In the before-and-after photos, you can see a larger area roughly 130 feet (40 meters) across surrounding the dark smudge that’s 20 percent brighter than previous with a ray of (probable) impact dust and debris extending about 328 feet (100 meters) “downwind” from the crash site. The light halo could have formed from gas associated with the impact or from fine soil particles blown outward during Beresheet’s descent, which smoothed out the soil around the landing site, making it more reflective.
Spacecraft and rocket stages crashed into the moon often excavate their own craters. No crater appears in these images. Either it’s too small to see at LRO’s altitude or Beresheet’s low angle of approach (only 8.4°) coupled with its small mass and relatively slow speed left only an indent. LRO’s next opportunity to get better pictures happened on May 19, but those images, if any, have yet to be released.
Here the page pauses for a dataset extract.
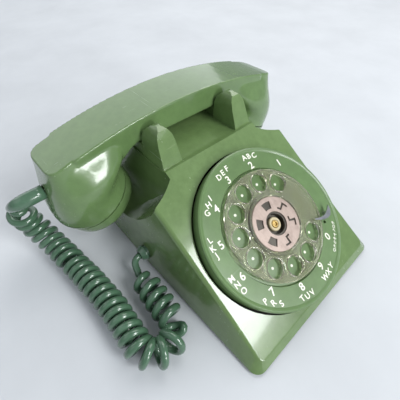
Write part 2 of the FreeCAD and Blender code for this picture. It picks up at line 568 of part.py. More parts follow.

Scientists are always interested in fresh lunar impacts whether manmade or natural because each provides an opportunity to study the rate and types of surface weathering on the moon. Although it lacks wind and water — major agents of erosion on Earth — the gazillions of micrometeorites that strike the moon gradually weather down and change the appearance of the surface. Cosmic rays and high speed particle blasts from the sun darken the moon over time as well.
Although the Israeli craft failed in its final moments it was hardly a failure. What was learned this time around will inform the next mission, Beresheet 2, expected to launch in 2-3 years. Meanwhile, scientists will glean new data from the impact scar. Everything’s about keeping things in perspective.